Occasionally I come across an SEO tool that I feel is worthy of blogging about, and oddly enough today I have two of ‘em.

Linklicious

Instead of wasting hours building RSS feeds and pinging the feeds hoping for crawls, Linklicious eliminates all of the guesswork by providing a guaranteed 100% crawl rate.   It comes with a WordPress plugin so every post is added to an RSS feed, auto-shortened, pinged, and tracked so you can see exactly when your links were spidered.

Linklicious is quite affordable too:  they have a free account and the most feature-packed paid account is only $54/mo.

Here’s a chart that shows the improved crawl late with and without using Linklicious:

Link Pushing

I was looking for a completely automated, hands-off service that combined multiple backlinking techniques.   So I headed over to the Warrior Forum and a quick search brought me to this WSO.

Here’s what the “Link Pushing” service offers:

  1. User enters their information; a 2 minute process.
  2. System grabs an article from a random article directory.
  3. System spins the article using The Best Spinner.
  4. System submits the articles to Web 2.0 Properties and Auto-Approve Article directories backlinking to the money site.
  5. System then submits to various Doc share sites splitting the backlinks randomly to the money site, the Web 2.0s and the Auto Approve articles.
  6. System then submits to microblog sites with links randomly split between the money site, the Web 2.0s and the Auto Approve Article sites.
  7. System then submits spun articles to non-auto approval article sites with backlinks to the Web 2.0s and the auto approved article sites.

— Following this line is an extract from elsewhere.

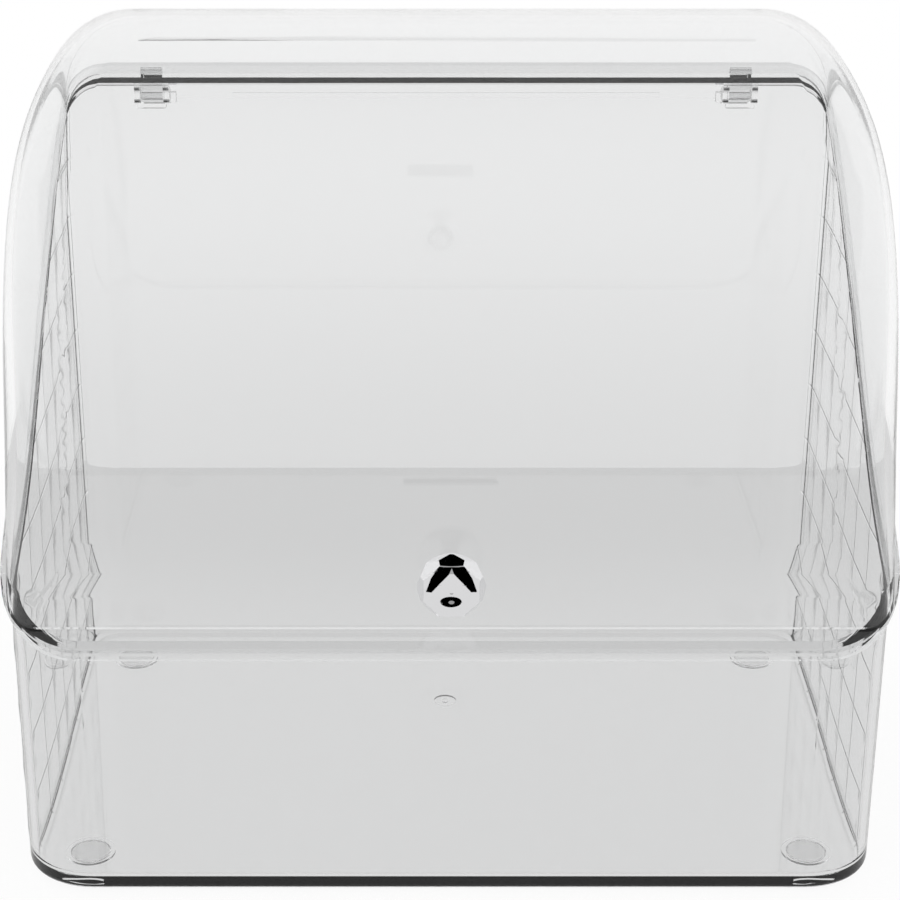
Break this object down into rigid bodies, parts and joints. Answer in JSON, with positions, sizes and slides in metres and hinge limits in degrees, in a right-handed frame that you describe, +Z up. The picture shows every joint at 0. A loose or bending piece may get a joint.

I had a couple questions before signing up and was super impressed with how quickly and professionally Greg (one of the owners) responded to me.  Although this service is in its infancy, so far I really like how easy it is to use and it seems like these dudes have some great features planned in the next release.  I don’t have enough data on its effectiveness to improve SERPs yet but I’ll post an update when I do.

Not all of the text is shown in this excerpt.